The congressional brief came just days after a separate amicus brief from a panel of court-appointed legal experts reached a similar conclusion. The panel, appointed by the judge to analyze the unique jurisdictional questions, stated that the matter was “unprecedented: A sitting president seeks monetary damages for alleged harm to his personal interests from an executive agency that he controls. That presents significant Article III subject matter jurisdiction concerns.”
The experts, which included former federal judges and Justice Department officials, advised the court that determining jurisdiction required a fact-specific assessment of the relationship between the parties to see if they were truly adverse. They noted that unlike the circumstances in United States v. Nixon, 418 U.S. 683 (1974), where a special prosecutor’s independence was protected by regulation, there was no clear insulation protecting the government’s lawyers from the president’s influence in this case.
AG Orders ‘Anti-Weaponization’ Fund
The dismissal drew criticism from a tax policy advocate and a senior Senate Democrat, both of whom pointed to the same-day release of an order from Acting Attorney General Todd Blanche establishing a fund linked to the settlement agreement that ended the case.
In a same-day order, Blanche directed the U.S. Department of the Treasury to transfer $1,776,000,000 to a designated account for the sole use of a newly created “Anti-Weaponization Fund.” The order states that the fund’s corpus is not tied to the value of the Trump plaintiffs’ claims, but rather “is based on the projected valuation of future claimants’ claims,” indicating the money is intended for individuals other than the named plaintiffs who allege harm by prior government conduct.
The order permits funds to be used for per diems, administrative services, facilities, staff, and travel, with fund members serving as volunteers eligible only for travel expenses.

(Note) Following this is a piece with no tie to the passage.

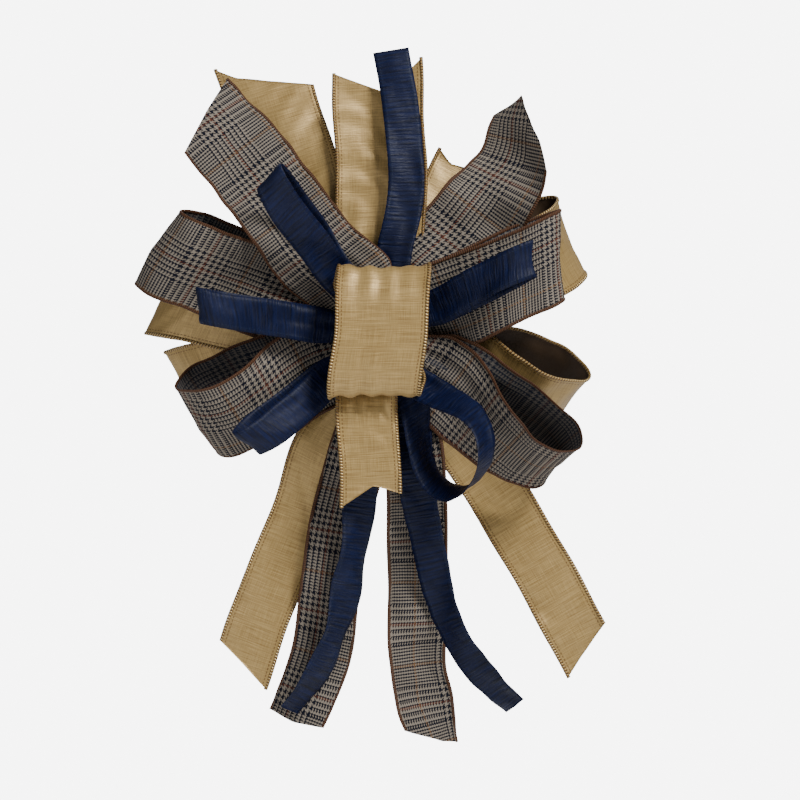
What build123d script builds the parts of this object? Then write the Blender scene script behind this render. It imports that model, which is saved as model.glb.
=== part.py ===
from build123d import *
import os
from math import cos, pi, radians, sin

os.makedirs("parts", exist_ok=True)

# ---------------------------------------------------------------- driving dimensions, mm
wide_ribbon = 63.5        # width of the gold and plaid ribbon in loops and upper tails
tail_ribbon = 42.0        # width of the gold and plaid ribbon in the lower tails
narrow_ribbon = 25.4      # width of the navy ribbon
ribbon_thickness = 0.5    # ribbon with its wired edge pressed flat
layer_gap = 1.0           # space between two pinched layers in the tie
layers = 21               # pinched layers that the tie holds, front to back
pinch_width = 13.0        # height of the pinched bundle inside the tie
pinch_run = 8.0           # straight pinched length on each side of the tie
gather_run = 40.0         # path length over which a ribbon opens to its full width
span_stations = 4         # cross-sections in each stretch of a ribbon's faces
side_gap = 0.15           # half the gap between left and right pieces in the tie
loop_scale = 1.0          # reach of all the loops
tail_scale = 1.0          # reach of all the tails

centre_loop_top = 47.0    # height of the centre loop above the tie
centre_loop_drop = 43.0   # and below it
centre_loop_depth = 34.0  # how far it stands off the bundle

wire_radius = 1.5         # chenille stem of the tie
tie_clearance = 0.7       # between the tie wire and the bundle
tie_tail = 62.0           # free length of each tie leg
leg_spread = 24.0         # angle of each leg from the back face
twist_length = 12.0       # twisted stub behind the bundle
twist_radius = 2.6
joint_gap = 0.3           # running gap between the twist and each leg
band_corner = 2.1         # bend radius of the wire at the bundle's corners

pitch = ribbon_thickness + layer_gap
bundle_front = -pitch * (layers - 1) / 2
band_back = pitch * layers / 2 + tie_clearance + 2 * wire_radius
hinge_back = band_back + joint_gap + twist_length + joint_gap + wire_radius
hinge_offset = wire_radius + 2 * joint_gap

# Each loop: side, first layer (front leg), ribbon width, fold point x, y, z, the clock angle of its
# width, the lean of the width's far end towards the viewer, and the opening of its belly.
loops = {
    "navy_loop_left_mid": (-1, 1, narrow_ribbon, (-125, -54, 19), 100, 10, 24),
    "navy_loop_upper_left": (-1, 3, narrow_ribbon, (-76, -66, 106), 40, 18, 22),
    "navy_loop_left_lower": (-1, 5, narrow_ribbon, (-92, -46, -76), 138, 22, 22),
    "plaid_loop_left_lower": (-1, 8, wide_ribbon, (-130, -10, -60), 120, 36, 36),
    "plaid_loop_left_upper": (-1, 10, wide_ribbon, (-157, -10, 62), 58, 17, 27),
    "gold_loop_left_upper": (-1, 16, wide_ribbon, (-154, 40, 30), 62, 4, 14),
    "gold_loop_left_lower": (-1, 18, wide_ribbon, (-142, 66, -39), 116, 0, 14),
    "navy_loop_right_upper": (1, 2, narrow_ribbon, (104, -58, 51), 96, 0, 20),
    "navy_loop_right_lower": (1, 4, narrow_ribbon, (64, -58, -101), 40, -55, 56),
    "plaid_loop_right_lower": (1, 6, wide_ribbon, (126, -12, -91), 49, 57, 32),
    "plaid_loop_right_upper": (1, 8, wide_ribbon, (126, -12, 56), 93, 10, 26),
    "gold_loop_right": (1, 16, wide_ribbon, (134, 44, -47), 56, 30, 24),
    "gold_loop_upper_right": (1, 18, wide_ribbon, (134, 54, 73), 115, 12, 24),
}

# Each tail: side, layer, ribbon width, then points x, y, z with the turn of the ribbon
# about its own length in degrees.
tails = {
    "gold_tail_bottom": (1, 1, tail_ribbon, [
        (-4, -14.5, -24, 0), (-10, -19.5, -45, 0), (-8, -21, -80, 0), (-7, -22, -118, 0),
    ]),
    "plaid_tail_upper_left": (-1, 7, wide_ribbon, [
        (-16, -6.5, 24, 0), (-40, -12.5, 52, -4), (-68, -19, 88, -16), (-94, -12, 122, -20),
        (-122, -6, 156, -25),
    ]),
    "navy_tail_lower_left": (-1, 12, narrow_ribbon, [
        (-8, 1.5, -30, 0), (-10, 0.5, -70, 0), (-14, 3, -112, 0), (-24, 5, -178, 20),
        (-42, 6, -232, 40), (-64, 7, -264, 50),
    ]),
    "plaid_tail_lower_left": (-1, 13, tail_ribbon, [
        (-8, 6, -30, 0), (-15, 10, -80, 0), (-26, 14, -119, 0), (-36, 18, -177, 0),
        (-42, 21, -222, 0), (-60, 24, -270, -20),
    ]),
    "gold_tail_lower_left": (-1, 14, tail_ribbon, [
        (-12, 8, -28, 0), (-36, 15, -70, 0), (-54, 22, -118, 0), (-79, 28, -180, 0),
        (-100, 32, -240, 0),
    ]),
    "gold_tail_upper_left": (-1, 15, wide_ribbon, [
        (-12, 7.7, 26, 0), (-36, 9.5, 60, 0), (-60, 20, 110, 0), (-84, 30, 186, 0),
    ]),
    "navy_tail_top": (1, 10, narrow_ribbon, [
        (9, 1, 30, 0), (15, 1, 82, 0), (16, 4, 140, 0), (7, 8, 200, 0),
    ]),
    "navy_tail_lower_right": (1, 11, narrow_ribbon, [
        (15, 2.2, -28, 0), (22, 4.2, -60, 0), (24, 4.4, -98, 0), (32, 3, -140, 0),
        (42, 4, -185, 10), (66, 4, -232, 10), (94, 4, -260, 10),
    ]),
    "plaid_tail_lower_right": (1, 12, tail_ribbon, [
        (10, 4.5, -30, 0), (20, 7, -70, 0), (25, 9, -120, 0), (26, 12, -180, 0),
        (27, 15, -243, 0), (40, 18, -286, 20),
    ]),
    "plaid_tail_upper_right": (1, 13, wide_ribbon, [
        (18, 4.5, 24, 0), (44, 6, 56, 0), (70, 6, 86, -4), (93, 6, 120, -20),
        (101, 6, 166, -40),
    ]),
    "gold_tail_top": (1, 14, wide_ribbon, [
        (4, 6.4, 30, 0), (0, 8, 87, 0), (-1, 12, 140, 0), (-3, 18, 194, 0),
    ]),
    "gold_tail_upper_right": (1, 20, wide_ribbon, [
        (14, 19, 26, 0), (36, 31, 56, 0), (52, 44, 90, 0), (65, 50, 126, 0),
    ]),
    "gold_tail_lower_right": (1, 15, tail_ribbon, [
        (18, 9, -26, 0), (48, 18, -64, 0), (78, 31, -105, 0), (107, 30, -153, 0),
        (147, 34, -226, 0),
    ]),
}


def layer_y(layer, side):
    """Left and right layers interleave, so that opened ribbons pass each other."""
    return bundle_front + pitch * layer + side * pitch / 4


def unit(v):
    return v * (1 / v.length)


def ribbon_width(run, full, pinch=pinch_width):
    """The pinched width at the tie, opening along a smooth step to the full width."""
    share = min(1, max(0, (run - pinch_run) / gather_run))
    return pinch + (full - pinch) * share * share * (3 - 2 * share)


def strip(points, width_dirs, widths, stations):
    """A ribbon as a solid: four edge splines through the corners of its cross-sections,
    ruled faces between them, and a flat face at each end."""
    path = Spline(*points)
    marks = [path.param_at_point(Vector(*p)) for p in points]
    corners, shares = [], []
    for i in range(stations + 1):
        t = (i / stations + (1 - cos(pi * i / stations)) / 2) / 2
        k = max(j for j in range(len(marks) - 1) if marks[j] <= t + 1e-9)
        s = min(1, (t - marks[k]) / (marks[k + 1] - marks[k]))
        across = unit(width_dirs[k] * (1 - s) + width_dirs[k + 1] * s)
        half = across * (widths(path.length * t, path.length) / 2)
        face = unit((path % t).cross(across)) * (ribbon_thickness / 2)
        centre = path @ t
        shares.append(t)
        near, far = centre + face, centre - face
        corners.append([near + half, near - half, far - half, far + half])
    rails = [Edge.make_spline(list(line), parameters=shares) for line in zip(*corners)]
    cuts = [0, *range(span_stations, stations - 1, span_stations), stations]
    faces = []
    for a, b in zip(cuts, cuts[1:]):
        part = [
            rail.trim(rail.param_at_point(corners[a][i]), rail.param_at_point(corners[b][i]))
            for i, rail in enumerate(rails)
        ]
        faces += [Face.make_surface_from_curves(part[i], part[(i + 1) % 4]) for i in range(4)]
    for end in (corners[0], corners[-1]):
        faces.append(Face(Wire(Polyline(*end, close=True).edges())))
    return Solid(Shell(faces))


def side_dir(heading, turn, side):
    """Width direction square to the heading, turned about the ribbon's own length."""
    square = heading.cross(Vector(0, 1, 0)) * side
    square = unit(Vector(square.X, 0, square.Z))
    return square * cos(radians(turn)) + Vector(0, -sin(radians(turn)), 0)


def neck(side, y):
    """Pinched start of a ribbon, straight out of the tie."""
    return [Vector(side * x, y, 0) for x in (side_gap, pinch_run / 2, pinch_run)]


def loop_solid(side, layer, full, fold, clock, lean, belly):
    """A ribbon out to its fold and back: a drop-shaped path square to its width."""
    y_front, y_back = layer_y(layer, side), layer_y(layer + 1, side)
    fold = Vector(*fold) * loop_scale
    start = Vector(0, (y_front + y_back) / 2, 0)
    reach = fold - start
    heading = unit(Vector(reach.X, 0, reach.Z))
    across = Vector(
        cos(radians(lean)) * cos(radians(clock)),
        -sin(radians(lean)),
        cos(radians(lean)) * sin(radians(clock)),
    )
    opening = unit(across.cross(reach))
    if opening.Y > 0:
        opening = opening * -1
    square = unit(heading.cross(Vector(0, 1, 0)) * side)
    flat_reach, lift = Vector(reach.X, 0, reach.Z), Vector(0, reach.Y, 0)
    profile = [(0.36, 0.07), (0.58, 0.32), (0.80, 0.50), (0.95, 0.34)]
    spine = [start + flat_reach * f + lift * f * f for f, g in profile]
    front = [p + opening * (belly * g) for p, (f, g) in zip(spine, profile)]
    back = [p - opening * (belly * g) for p, (f, g) in zip(spine, profile)]
    bend = heading * 22
    out = neck(side, y_front) + [Vector(bend.X, y_front, bend.Z)] + front
    home = neck(side, y_back) + [Vector(bend.X, y_back, bend.Z)] + back
    points = out + [fold] + home[::-1]
    up = Vector(0, 0, 1)
    turning = [up, up, up, square, unit(square * 5 + across), unit(square + across * 2), across, across]
    easing = turning + [across] + turning[::-1]

    def widths(run, length):
        return ribbon_width(min(run, length - run), full)

    return strip(points, easing, widths, 48)


def tail_solid(side, layer, full, rows):
    """A ribbon from the tie to its cut end, through the points of its rows."""
    y = layer_y(layer, side)
    points = neck(side, y) + [Vector(x, yy, z) * tail_scale for x, yy, z, turn in rows]
    dirs = [Vector(0, 0, 1)] * 3
    for i, row in enumerate(rows):
        a = points[i + 2]
        b = points[min(i + 4, len(points) - 1)]
        dirs.append(side_dir(unit(b - a), row[3], side))

    def widths(run, length):
        return ribbon_width(run, full)

    return strip(points, dirs, widths, 5 * len(rows))


def centre_loop():
    """One turn over the front: left neck, up, over, down the front, right neck."""
    y_left, y_right = layer_y(0, -1), layer_y(0, 1)
    front = bundle_front - centre_loop_depth
    top, drop = centre_loop_top, centre_loop_drop
    points = neck(-1, y_left) + [Vector(-5, y_left - 2.5, 20)]
    points += [Vector(0, y_left - 11, top - 5), Vector(1, y_left - 21, top)]
    points += [Vector(1, front + 4, top - 9), Vector(1, front, 0), Vector(0, front + 5, 12 - drop)]
    points += [Vector(0, y_right - 20, -drop), Vector(0, y_right - 11, 6 - drop)]
    points += [Vector(5, y_right - 2.5, -20)]
    points += neck(1, y_right)[::-1]
    up, right = Vector(0, 0, 1), Vector(1, 0, 0)
    dirs = [up] * 3 + [right] * 9 + [up] * 3

    def widths(run, length):
        return ribbon_width(min(run, length - run), wide_ribbon)

    return strip(points, dirs, widths, 48)


def tie_band():
    """The wire round the pinched bundle, a rounded rectangle seen from the side."""
    high = pinch_width + 2 * (tie_clearance + wire_radius)
    deep = 2 * (band_back - wire_radius)
    rim = (Plane.YZ * RectangleRounded(deep, high, band_corner)).face().outer_wire()
    return sweep(Plane(origin=rim @ 0, z_dir=rim % 0) * Circle(wire_radius), path=rim)


def tie_twist():
    """The two ends of the wire twisted together behind the bundle."""
    stub = extrude(Plane.XZ.offset(-band_back - joint_gap) * Circle(twist_radius), -twist_length)
    return chamfer(stub.edges(), wire_radius / 4)


def tie_leg(side):
    """One free end of the wire: a bent root beside the twist and a straight leg."""
    root = Vector(side * hinge_offset, hinge_back, 0)
    lean = radians(leg_spread)
    direction = Vector(side * cos(lean), sin(lean), 0)
    leg = extrude(Plane(origin=root, z_dir=direction) * Circle(wire_radius), tie_tail)
    tip = Pos(root + direction * tie_tail) * Sphere(wire_radius)
    return Pos(root) * Sphere(wire_radius) + leg + tip


for name, row in loops.items():
    export_step(loop_solid(*row), f"parts/{name}.step")
for name, row in tails.items():
    export_step(tail_solid(*row), f"parts/{name}.step")
export_step(centre_loop(), "parts/centre_loop.step")
export_step(tie_band(), "parts/tie_band.step")
export_step(tie_twist(), "parts/tie_twist.step")
export_step(tie_leg(-1), "parts/tie_leg_left.step")
export_step(tie_leg(1), "parts/tie_leg_right.step")
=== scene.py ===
import bpy
import numpy as np
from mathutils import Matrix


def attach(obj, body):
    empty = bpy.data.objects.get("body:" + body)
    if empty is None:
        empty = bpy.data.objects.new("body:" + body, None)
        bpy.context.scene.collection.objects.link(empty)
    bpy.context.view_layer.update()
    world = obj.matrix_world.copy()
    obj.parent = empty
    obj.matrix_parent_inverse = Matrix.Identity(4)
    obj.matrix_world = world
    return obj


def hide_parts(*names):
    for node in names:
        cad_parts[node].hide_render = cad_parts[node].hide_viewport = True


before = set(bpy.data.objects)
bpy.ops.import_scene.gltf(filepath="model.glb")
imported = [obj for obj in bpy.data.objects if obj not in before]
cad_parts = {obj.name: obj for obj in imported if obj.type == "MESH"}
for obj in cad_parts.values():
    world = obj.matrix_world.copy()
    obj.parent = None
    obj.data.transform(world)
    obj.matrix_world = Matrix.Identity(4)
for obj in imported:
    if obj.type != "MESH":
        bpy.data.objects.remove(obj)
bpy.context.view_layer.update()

# ---------------------------------------------------------------- studio
# A pale matt floor well below the hanging bow in bright plain air, a soft key light from the
# upper right front, weaker ones from the left and from behind, and a camera straight in front.
floor_mesh = bpy.data.meshes.new("studio_floor")
floor_mesh.from_pydata([(-3, -3, -0.9), (3, -3, -0.9), (3, 3, -0.9), (-3, 3, -0.9)], [], [(0, 1, 2, 3)])
paper = bpy.data.materials.new("studio_paper")
paper.use_nodes = True
paper.node_tree.nodes["Principled BSDF"].inputs["Base Color"].default_value = (0.9, 0.9, 0.9, 1)
paper.node_tree.nodes["Principled BSDF"].inputs["Roughness"].default_value = 0.9
paper.node_tree.nodes["Principled BSDF"].inputs["Emission Color"].default_value = (1, 1, 1, 1)
paper.node_tree.nodes["Principled BSDF"].inputs["Emission Strength"].default_value = 0.35
floor_mesh.materials.append(paper)
floor = bpy.data.objects.new("studio_floor", floor_mesh)
bpy.context.collection.objects.link(floor)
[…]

It also specifies that once deposited, “the United States has no liability whatsoever for the protection or safeguarding of those funds.”
Blanche cited the Judgment Fund under 31 U.S.C. § 1304 and the compromise settlement authority under 28 U.S.C. § 2414 as legal bases for the payment, drawing a comparison to Obama-era litigation in which $680 million was paid from the Judgment Fund to establish an administrative claims process for agricultural discrimination claims.
Tax Law Center Policy Director Brandon DeBot said the arrangement amounted to an abuse of the tax system regardless of the legal rationale offered. He said Trump was reportedly using the threat of the lawsuit to draw $1.8 billion from the public “for himself and his political allies for unrelated purposes.”
“It’s a breathtaking abuse of the tax and legal system,” DeBot said, “at the same time courts are finding this administration is violating the taxpayer privacy laws the president is now invoking to seek extraordinary sums of money for his own purposes.” He emphasized the payout should be treated as taxable income.
Senate Finance Committee Ranking Member Ron Wyden (D-OR) issued a statement calling the arrangement the most serious misuse of taxpayer funds by a sitting president. In his statement, Wyden focused specifically on the Anti-Weaponization Fund, including its apparent purpose of compensating third-party claimants for alleged harms unrelated to the IRS data leak claims at the heart of the dismissed lawsuit.
“Regardless of whether Trump filed this lawsuit with a personal payday or a slush fund in mind, he deserves no credit for dropping it,” Wyden said, adding that the fund represented “a stunning act of corruption.” He described it as “a $1.7 billion slush fund for right-wing political violence and subversion” and said that if Trump follows through, “it will be the most brazen theft and abuse of taxpayer dollars by any president in American history.”